I'm making liver treats for the dogs, and the house smells like I'm cooking a sneaker! SO gross! The dogs are running around with their noses in the air acting like fiends lol. Miko is not very food driven, and Lisa recommended liver (my family thanks you for the lovely aroma Lisa  I followed this recipe:

How to Make Liver Treats for Your Dog | eHow.com

It seems pretty straight forward, and I am definitely cooking it longer so it gets much tougher (I don't want to touch it). Putting it in the pot was super fun :-/ iit's like handling jello, if jello were to bleed. I am such a baby about texture.

I'll let you guys know how it goes, but I suspect it will be greeted with happy butt wiggles.


----------



## Wingman (Oct 21, 2009)

Liver is so nasty! I remember when I worked at a restaurant and we'd run liver and onions as a special. Well I was a prep cook, so I go to bread all of them and put them in the pans...blah so nasty...


----------



## dixieland (Aug 14, 2009)

Oh come on now,I love liver!
I'll get me some calf liver and bread that bad boy up and fry it.Or one of my favorite breakfast foods is liver pudding and grits.Yummy!


----------



## coppermare (Jun 25, 2010)

Wow, I thought they were serving liver over here in this thread...dang, I love liver too!


----------



## christina60546 (May 6, 2010)

I have liver treats for the dogs, and i hide them in the cabinet so no one can get them above the fridge, but this morning I found a HUGE whole and 1/2 of them missing bc my stupid cat ate them and now he won't touch his cat food anymore = ( 

I should try that recipe!


----------



## Indigo Bully Connection (Dec 21, 2006)

I went and bought liver a couple of weeks ago, it's still in my freezer lmbo. I can't bring myself to cook it and stink up the house!


----------



## performanceknls (Apr 4, 2009)

Liver fudge works great! this is how I make it and sometimes a little trail and error is in order 

1 package raw liver 
garlic powder
1 cup flour
2 eggs

blend liver till it is a puree and you may have to add water as you go, then add flour and mix in the eggs, garlic (add as much or as little as you want) and water till you get a batter like consistency. Then bake in a 12x9 in glass pan or small bread loaf pan (like 5x3 each loaf) for about 30 min at 450 in the oven. Pull it out and cut a small chunk in the corner and see if it is cooked all they way. If it is cool it for about 20 mins and then cut into bars. You can freeze the extra liver in little bags and then keep one out to use.

I use this for training and it works great!
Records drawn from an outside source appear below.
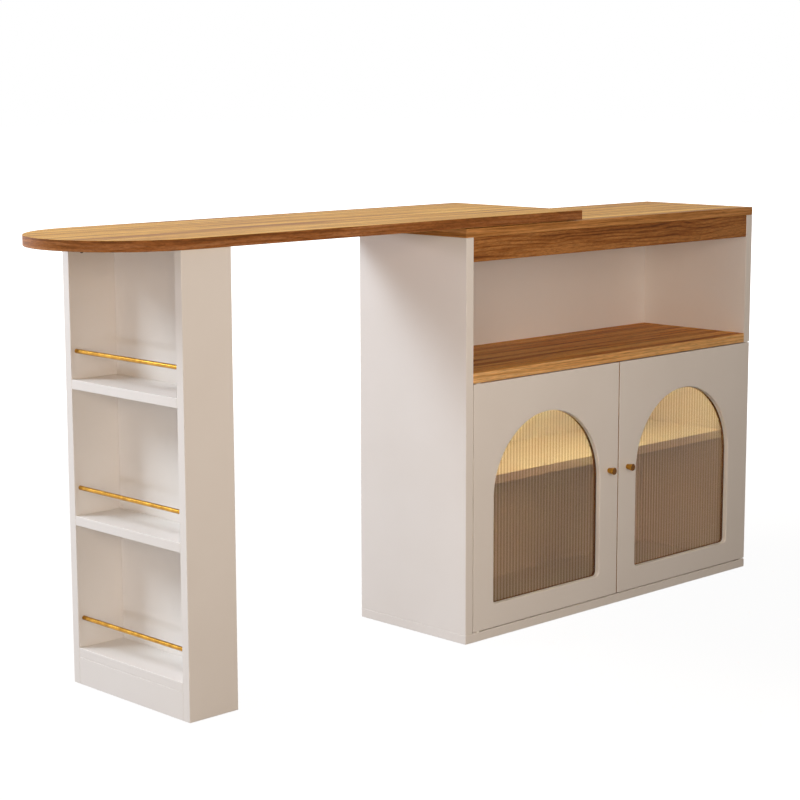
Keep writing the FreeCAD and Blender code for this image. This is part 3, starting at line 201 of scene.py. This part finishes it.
def stained_veneer(name, face_tones, edge_tones, ring_share, edge_pace=2.0):
    """Stained oak veneer, with one set of tones for the level faces and one for the upright edges.

    The figure is a field over the length of the grain and the way across it: x and y on a face,
    and edge_pace * (x + |y|) and z on an edge, so that it follows a round end. It adds long bands,
    growth rings that wander with a slow noise, and short streaks, and its value picks the tone.
    Dark pores and flecks are drawn out along it, the pores three times as wide as real ones, so
    that they show.
    """
    band_length, band_width, band_share = 1500 * MM, 34 * MM, 0.52
    streak_length, streak_width, streak_share = 320 * MM, 6 * MM, 0.44
    ring_width = 8 * MM
    wander_length, wander_width, wander_turn = 520 * MM, 90 * MM, 30.0
    fleck_length, fleck_width = 34 * MM, 3 * MM
    fleck_dark, fleck_light = 0.79, 1.17
    pore_length, pore_width, pore_depth = 14 * MM, 1.0 * MM, 0.15 * MM
    pore_dark = 0.66
    edge_slice = 0.7
    material, tree = new_material(name)
    place = node(tree, "ShaderNodeTexCoord")
    x, y, z = node(tree, "ShaderNodeSeparateXYZ", {"Vector": place.outputs["Object"]}).outputs
    upward = node(tree, "ShaderNodeSeparateXYZ", {"Vector": place.outputs["Normal"]}).outputs["Z"]
    level = node(tree, "ShaderNodeMath", {0: upward}, operation="ABSOLUTE").outputs["Value"]
    is_face = node(tree, "ShaderNodeMapRange", {"Value": level}, From_Min=0.6,
                   From_Max=0.8).outputs["Result"]
    off_centre = node(tree, "ShaderNodeMath", {0: y}, operation="ABSOLUTE").outputs["Value"]
    round_edge = node(tree, "ShaderNodeMath", {0: x, 1: off_centre}, operation="ADD").outputs["Value"]
    paced = node(tree, "ShaderNodeMath", {0: round_edge}, operation="MULTIPLY")
    paced.inputs[1].default_value = edge_pace
    edge = node(tree, "ShaderNodeCombineXYZ", {"X": paced.outputs["Value"], "Y": z},
                Z=edge_slice).outputs["Vector"]
    face = node(tree, "ShaderNodeCombineXYZ", {"X": x, "Y": y}).outputs["Vector"]
    place_mix = node(tree, "ShaderNodeMix", {"Factor": is_face}, data_type="VECTOR")
    tree.links.new(edge, place_mix.inputs["A"])
    tree.links.new(face, place_mix.inputs["B"])
    sheet = place_mix.outputs["Result"]
    across = node(tree, "ShaderNodeSeparateXYZ", {"Vector": sheet}).outputs["Y"]

    def stretched(length, width, detail, start):
        """Noise drawn out along the grain to this length, this wide across it, from its own start."""
        scaled = node(tree, "ShaderNodeMapping", {"Vector": sheet}, Scale=(1 / length, 1 / width, 1),
                      Location=(start, 0, start))
        return node(tree, "ShaderNodeTexNoise", {"Vector": scaled.outputs["Vector"]},
                    Scale=1.0, Detail=detail, Roughness=0.6).outputs["Fac"]

    def weighed(first, share, second):
        """The sum of first times its share and second."""
        total = node(tree, "ShaderNodeMath", {0: first, 2: second}, operation="MULTIPLY_ADD")
        total.inputs[1].default_value = share
        return total.outputs["Value"]

    bands = stretched(band_length, band_width, detail=3.0, start=0.0)
    wander = stretched(wander_length, wander_width, detail=1.5, start=3.0)
    streaks = stretched(streak_length, streak_width, detail=3.0, start=7.0)
    flecks = stretched(fleck_length, fleck_width, detail=1.0, start=11.0)
    pores = stretched(pore_length, pore_width, detail=1.0, start=13.0)
    turns = weighed(across, 2 * math.pi / ring_width, weighed(wander, wander_turn, bands))
    wave = node(tree, "ShaderNodeMath", {0: turns}, operation="SINE").outputs["Value"]
    rings = node(tree, "ShaderNodeMapRange", {"Value": wave}, From_Min=-0.2, From_Max=1.0,
                 To_Min=ring_share, To_Max=0.0, interpolation_type="SMOOTHSTEP").outputs["Result"]
    figure = weighed(bands, band_share, weighed(streaks, streak_share, rings))
    tone = node(tree, "ShaderNodeMix", {"Factor": is_face}, data_type="RGBA")
    edge_tone = ramp(tree, figure, list(zip(FIGURE_STEPS, edge_tones)))
    face_tone = ramp(tree, figure, list(zip(FIGURE_STEPS, face_tones)))
    tree.links.new(edge_tone.outputs["Color"], tone.inputs["A"])
    tree.links.new(face_tone.outputs["Color"], tone.inputs["B"])
    flecked = node(tree, "ShaderNodeMapRange", {"Value": flecks}, From_Min=0.3, From_Max=0.7,
                   To_Min=fleck_dark, To_Max=fleck_light)
    pits = node(tree, "ShaderNodeMapRange", {"Value": pores}, From_Min=0.30, From_Max=0.43,
                To_Min=pore_dark, To_Max=1.0)
    shade = node(tree, "ShaderNodeMath", {0: flecked.outputs["Result"], 1: pits.outputs["Result"]},
                 operation="MULTIPLY")
    tinted = node(tree, "ShaderNodeVectorMath",
                  {0: tone.outputs["Result"], "Scale": shade.outputs["Value"]}, operation="SCALE")
    gloss = node(tree, "ShaderNodeMapRange", {"Value": streaks}, To_Min=0.46, To_Max=0.58)
    bump = node(tree, "ShaderNodeBump", {"Height": pits.outputs["Result"]}, Strength=0.15,
                Distance=pore_depth)
    surface = node(tree, "ShaderNodeBsdfPrincipled",
                   {"Base Color": tinted.outputs["Vector"], "Roughness": gloss.outputs["Result"],
                    "Normal": bump.outputs["Normal"]}, IOR=1.45, Specular_IOR_Level=0.08)
    node(tree, "ShaderNodeOutputMaterial", {"Surface": surface.outputs["BSDF"]})
    return material


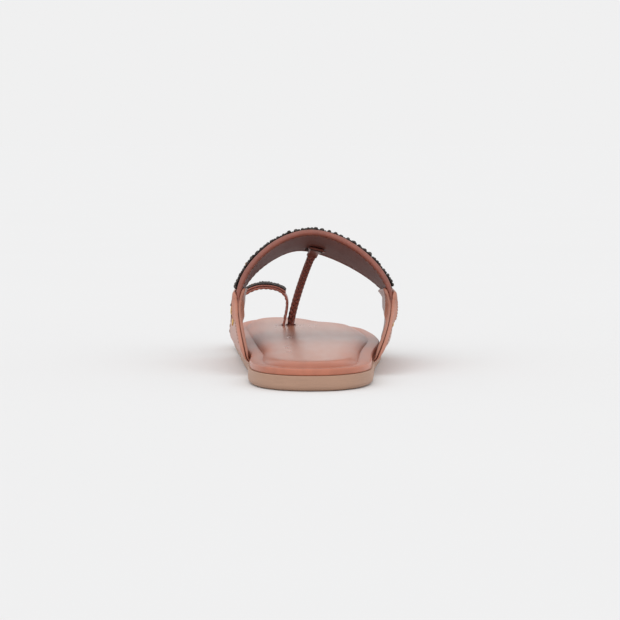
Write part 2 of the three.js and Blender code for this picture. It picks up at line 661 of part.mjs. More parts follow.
// The flat leaf under the strap, which narrows and bends down to the braid.
function thongLeaf() {
  const surfaceShare = LEAF_LENGTH / (LEAF_LENGTH + NECK_LENGTH);
  return bentBox([4, 14, 1], (across, along, through) => {
    const h = (through - 0.5) * LEAF_THICKNESS;
    const onStrap = along / surfaceShare;
    const neck = (along - surfaceShare) / (1 - surfaceShare);
    const rounding = Math.sqrt(Math.min(1, 0.35 + 4 * onStrap));
    const halfWidth = (mix(LEAF_WIDTH, 2 * (STRAND_SWAY + STRAND_HALF_WIDTH), ease(onStrap)) / 2) * rounding;
    const x = mix(-halfWidth, halfWidth, across);
    if (neck > 0) return thongPoint(neck * neckShare, x, h);
    return leafPoint(x, leafEndV - ((1 - onStrap) * LEAF_LENGTH) / strap.width, h);
  });
}

function leafStitching() {
  const rear = leafEndV - (0.8 * LEAF_LENGTH) / strap.width;
  return bentBox([4, 1, 1], (across, along, through) => {
    const x = (across - 0.5) * 0.7 * LEAF_WIDTH;
    const h = -LEAF_THICKNESS / 2 - GAP - through * THREAD_RADIUS * 2;
    return leafPoint(x, rear + (along * THREAD_RADIUS * 3) / strap.width, h);
  });
}

// The thong's lower end: down through the slot, then back between the board and the outsole.
function thongRoot() {
  const top = new THREE.Vector3(BRAID_FOOT.x, BRAID_FOOT.y, FOOTBED_TOP + ROOT_RISE);
  const bend = top.clone().setZ(FLANGE_LEVEL + FLANGE_BEND);
  const corner = top.clone().setZ(FLANGE_LEVEL);
  const flat = corner.clone().setY(corner.y - FLANGE_BEND);
  const path = new THREE.CurvePath();
  path.add(new THREE.LineCurve3(top, bend));
  path.add(new THREE.QuadraticBezierCurve3(bend, corner, flat));
  path.add(new THREE.LineCurve3(flat, flat.clone().setY(flat.y - FLANGE_LENGTH)));
  return bentBox([1, 20, 1], (across, along, through) => {
    const centre = path.getPoint(along);
    const thickness = mix(ROOT_THICKNESS, SKIVED, ease(3 * (along - 0.35)));
    const normal = ACROSS.clone().cross(path.getTangent(along));
    const p = centre.addScaledVector(normal, (through - 0.5) * thickness);
    p.x += (across - 0.5) * ROOT_WIDTH;
    return p.setZ(p.z + toeSpring(p.y));
  });
}

// ---- Assembly ----
const sandal = new THREE.Group();
function add(name, material, geometry) {
  const mesh = new THREE.Mesh(geometry, material);
  mesh.name = name;
  sandal.add(mesh);
}

add("outsole", MATERIALS.outsole, outsole());
add("insole_board", MATERIALS.board, insoleBoard());
add("footbed_cushion", MATERIALS.foam, footbedCushion());
add("insole_cover", MATERIALS.tan, insoleCover());

const liningLow = -HALF_STRAP;
const paddingLow = liningLow + LINING_THICKNESS + GAP;
const upperLow = paddingLow + PADDING_THICKNESS + GAP;
add("vamp_lining", MATERIALS.lining, strapLayer(liningLow, LINING_THICKNESS));
add("vamp_padding", MATERIALS.foam, strapLayer(paddingLow, PADDING_THICKNESS));
add("vamp_upper", MATERIALS.lining, strapLayer(upperLow, UPPER_THICKNESS));
add("vamp_beadwork", MATERIALS.beads, strapLayer(HALF_STRAP + GAP, BEADWORK_THICKNESS, visibleEnds));
add("vamp_rear_piping", MATERIALS.tan, strapPiping(0, 1));
add("vamp_front_piping", MATERIALS.tan, strapPiping(1, -1));

for (const side of [MEDIAL, LATERAL]) {
  add(sideName(side) + "_ear_outer", MATERIALS.tan, earLayer(side, EAR_OUTER_THICKNESS, 1));
  add(sideName(side) + "_ear_lining", MATERIALS.tan, earLayer(side, EAR_LINING_THICKNESS, -1));
  add(sideName(side) + "_ear_stitching", MATERIALS.thread, earStitching(side));
  add(sideName(side) + "_ear_motif", MATERIALS.gold, earMotif(side));
}

add("toe_loop_lining", MATERIALS.tan, loopLining());
add("toe_loop_upper", MATERIALS.lining, loopUpper());
add("toe_loop_beadwork", MATERIALS.beads, loopBeadwork());

for (const index of [0, 1, 2]) add("braid_strand_" + (index + 1), MATERIALS.braid, braidStrand(index));
add("thong_leaf", MATERIALS.braid, thongLeaf());
add("leaf_stitching", MATERIALS.thread, leafStitching());
add("thong_root", MATERIALS.braid, thongRoot());

const box = new THREE.Box3().setFromObject(sandal);
const centre = box.getCenter(new THREE.Vector3());
sandal.position.set(-centre.x, -centre.y, -box.min.z);

export default sandal;
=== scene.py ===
import math

import bmesh
import bpy
import numpy as np
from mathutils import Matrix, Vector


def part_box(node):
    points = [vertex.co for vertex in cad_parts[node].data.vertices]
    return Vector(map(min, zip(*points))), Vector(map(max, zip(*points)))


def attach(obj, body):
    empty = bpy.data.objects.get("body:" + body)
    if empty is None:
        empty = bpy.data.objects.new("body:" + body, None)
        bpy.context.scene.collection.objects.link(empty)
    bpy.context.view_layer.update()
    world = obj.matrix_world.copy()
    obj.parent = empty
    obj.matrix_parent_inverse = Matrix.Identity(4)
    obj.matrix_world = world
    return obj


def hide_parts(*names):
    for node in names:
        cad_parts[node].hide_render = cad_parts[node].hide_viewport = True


bl_info = {
    "name": "Toe-loop sandal",
    "version": (1, 0, 0),
    "blender": (4, 5, 0),
    "location": "View3D > Sidebar > Sandal",
    "description": "Builds a flat beaded toe-loop sandal, piece by piece, on its frame",
    "category": "Add Mesh",
}

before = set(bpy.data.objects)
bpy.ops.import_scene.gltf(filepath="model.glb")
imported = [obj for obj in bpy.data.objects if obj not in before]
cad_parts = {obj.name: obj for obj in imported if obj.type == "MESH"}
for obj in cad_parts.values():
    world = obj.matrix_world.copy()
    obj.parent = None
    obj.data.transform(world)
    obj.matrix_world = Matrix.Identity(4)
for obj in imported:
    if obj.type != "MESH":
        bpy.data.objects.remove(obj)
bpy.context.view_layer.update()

# Lengths are in millimetres from the back of the heel, at ground level, unless a comment says
# otherwise: +Y runs to the toe, +Z up, and the big toe is on the -X side.
MEDIAL = -1  # the big-toe side
LATERAL = 1
SIDES = {MEDIAL: "medial", LATERAL: "lateral"}

# ---- Sole ----
SOLE_LENGTH = 250
TOE_SPRING = 4
SPRING_START = 165
GAP = 0.25  # a film of cement
OUTSOLE_THICKNESS = 7.4
OUTSOLE_ROUND = 2.2
RIM_INSET = 1.0
BORDER_WIDTH = 7.5
CUSHION_HEIGHT = 2.4
CUSHION_SHOULDER = 6.5
COVER_THICKNESS = 0.7
UNDERLAP = 11
TREAD_WIDTH = 2.2
MARGIN_BOTTOM = OUTSOLE_THICKNESS + GAP
MARGIN_TOP = MARGIN_BOTTOM + COVER_THICKNESS
BORDER_BOTTOM = MARGIN_TOP + GAP + 1.2 + GAP
BORDER_TOP = BORDER_BOTTOM + COVER_THICKNESS
FOOTBED_TOP = BORDER_BOTTOM + CUSHION_HEIGHT + GAP + COVER_THICKNESS
FLANGE_LEVEL = 6.675
FLANGE_BEND = 3
FLANGE_LENGTH = 9
FLANGE_REACH = 12.6
POCKET_FLOOR = 5.7
POCKET_SLACK = 0.4
SLOT_SLACK = 0.3
WALL_ROUND = 0.45
SPINE_ENDS = (31.3, 212)
SPINE_INSET = 24.2
TREAD_PITCH = 10
TREAD_MARGIN = 8

# ---- Straps: offsets are outwards from a strap's middle surface ----
HALF_STRAP = 1.4
LINING = (-1.4, -0.6)
PADDING = (-0.35, 0.25)
UPPER = (0.5, 1.4)
BEADING = (1.5, 1.75)  # the cloth that the beads are sewn to
PIPING_RADIUS = 1.35
HEM = 2 * PIPING_RADIUS + GAP
EAR_HEIGHT = 31
EAR_OUTER_THICKNESS = 1.9
EAR_LINING_THICKNESS = 1.6
EAR_CORNER = 2
STRAP_CROWN_REAR = (0.5, 121, 72.2)
STRAP_CROWN_FRONT = (-6, 178, 60.1)
STRAP_FOOT_REAR = 72
STRAP_FOOT_FRONT = 168
STRAP_TUCK = 11
SPREAD_LENGTH = 5
SKIVED = 0.6
MOTIF_CENTRE = 16
PETAL_START = 1.5
PETAL_REACH = 5.5
STRANDS = range(-4, 5)  # of one petal
STRAND_SPACING = 0.095  # as a share of a petal
RING_RADIUS = 1.45
TRELLIS_PITCH = 15
OUTER_DROP = 1.7
STITCH_MARGIN = 3.2
STITCH_TURN = 4
HEM_STITCH_MARGIN = 0.7
LOOP_Y = 208
LOOP_WIDTH = 10
LOOP_LEG_X = -15.2
LOOP_UPPER_END = 0.36
LOOP_LINING_THICKNESS = 1.3
LOOP_UPPER_THICKNESS = 0.9
LOOP_BEAD_SHARE = 0.66  # of the size and pitch of the beads on the instep strap
LOOP_STITCH = (2.6, 1.9, 0.2)  # pitch, length and radius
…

It can get a little sticky and if it does next time use another egg or flour as you think you need it to make it a better consistency.
this is better than dried out liver because it retains better smell and it is like doggie crack! lol give it a try and let me know if it comes out good.


----------



## Patch-O-Pits (Jan 12, 2008)

I make them both ways, though with the second one I don't use flour I use oat meal.

Light some candles it helps with the smell.


----------



## Lex's Guardian (Aug 8, 2009)

UGH! I tried to make homemade chicken gravy with the 'leftovers' - I was so grossed out by the end I had to toss it.


----------



## FloorCandy (Feb 19, 2009)

performanceknls said:


> Liver fudge works great! this is how I make it and sometimes a little trail and error is in order
> 
> 1 package raw liver
> garlic powder
> ...


I'm definitely gonna try it, as I can get more bang for the stink lol. Thx for the recipe. She is crazy for the little dried liver pieces!


----------



## performanceknls (Apr 4, 2009)

GOOD Liver is great and you really can make a ton of liver fudge with just one package. I did get your PM and I will get back to you tomorrow I have not been feeling good so I am trying to take it easy and not stay on the computer too long. BTW I have used Oatmeal and it makes the liver harder I like it to be soft but that is JMO.


----------